### DATA SECTION
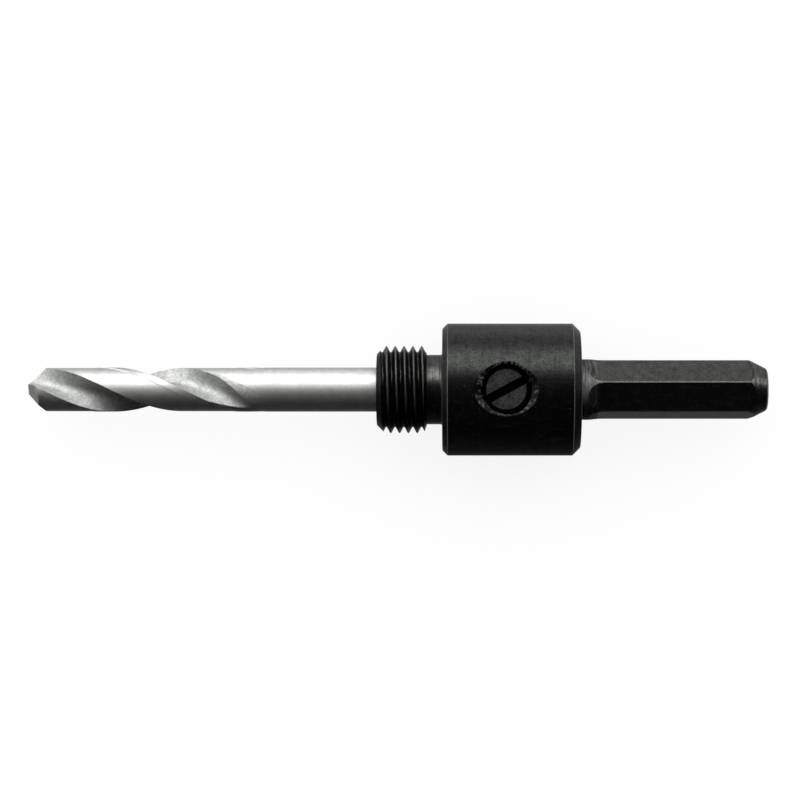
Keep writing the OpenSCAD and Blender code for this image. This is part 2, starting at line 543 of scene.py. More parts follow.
@dataclass(frozen=True)
class BlackOxide:
    """Oiled black-oxide finish over turned and milled steel.

    Attributes:
        name: The material's name.
        dark: Colour of the finish.
        bare: Colour of the steel under it.
        tint: Tint of its reflections.
        gloss: Reflectance of the finish seen head on, where it is sound and where it has rubbed thin.
        zones: Strength of the gloss along the arbor, as a start and its changes.
        streaks: Strength of the turning marks along the arbor, as a start and its changes.
        roughness: Middle roughness.
        marks: Turning marks in a millimetre.
        bump: Strength of the fine relief.
        recess_z: Height below which the gloss is dimmed, painted shade in the screw's slot.
    """

    name: str = "black_oxide_steel"
    dark: tuple[float, float, float, float] = (0.0008, 0.0009, 0.0008, 1)
    bare: tuple[float, float, float, float] = (0.50, 0.50, 0.48, 1)
    tint: tuple[float, float, float, float] = (0.95, 1.0, 0.94, 1)
    gloss: tuple[float, float] = (0.008, 0.030)
    zones: tuple[tuple[float, float], ...] = ((-2.3, 1.3), (0.0, -1.15), (19.8, 1.9), (22.3, -0.55))
    streaks: tuple[tuple[float, float], ...] = ((0.0, -0.45), (19.8, 2.2), (22.1, -2.35), (43.9, 0.8))
    roughness: float = 0.30
    marks: float = 9.0
    bump: float = 0.25
    recess_z: float = -99.0

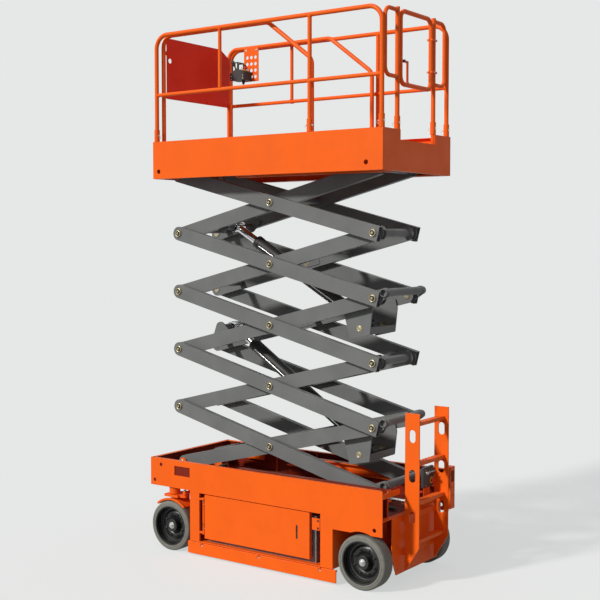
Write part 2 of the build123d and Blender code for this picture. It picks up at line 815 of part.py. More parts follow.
# Side guard rails
rail_rear_x = platform_rear_x + rail_inset
rail_front_x = platform_front_x - rail_inset
rail_y = half_width - rail_inset
for hand, sign in (("left", 1), ("right", -1)):
    y = sign * rail_y
    with BuildPart() as side_rails:
        tube(
            [(rail_rear_x, y, deck_top_z), (rail_rear_x, y, tube_z), (rail_front_x, y, tube_z),
             (rail_front_x, y, deck_top_z)], 110,
        )
        tube([(rail_rear_x, y, mid_rail_z), (rail_front_x, y, mid_rail_z)], 0, bar_radius)
        tube([(457, y, mid_rail_z), (457, y, tube_z)], 0, bar_radius - 1)
        tube([(-395, y, deck_top_z), (-395, y, tube_z)], 0, bar_radius + 1)
        for post_x in (rail_rear_x, -395, rail_front_x):
            collar(post_x, y)
    save(side_rails.part, f"{hand}_side_rails")

# Rear guard rails with the gate posts
gate_half = gate_post_y - tube_radius - 24
with BuildPart() as rear_rails:
    for sign in (1, -1):
        outer = sign * (rail_y - 2 * tube_radius - 6)
        post = sign * gate_post_y
        tube([(rail_rear_x, post, deck_top_z), (rail_rear_x, post, rail_top_z)])
        collar(rail_rear_x, post)
        tube(
            [(rail_rear_x, post, tube_z - 5), (rail_rear_x, outer, tube_z - 5),
             (rail_rear_x, outer, mid_rail_z), (rail_rear_x, post, mid_rail_z)], 60, bar_radius,
        )
    # straps around the gate's stile
    for strap_z in (gate_bottom_z + 150, gate_bottom_z + 390):
        with Locations((rail_rear_x, -(gate_post_y + gate_half) / 2, strap_z)):
            Box(2 * tube_radius + 12, gate_post_y - gate_half + 2 * tube_radius, 14)
        with Locations((rail_rear_x, -gate_half, strap_z)):
            Cylinder(tube_radius + running_fit, 14, mode=Mode.SUBTRACT)
save(rear_rails.part, "rear_rails")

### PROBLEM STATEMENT
Gather every line from the listing above in which the word "Blender" appears.

### OUTPUT OF THE EXERCISE
Keep writing the OpenSCAD and Blender code for this image. This is part 2, starting at line 543 of scene.py. More parts follow.
Write part 2 of the build123d and Blender code for this picture. It picks up at line 815 of part.py. More parts follow.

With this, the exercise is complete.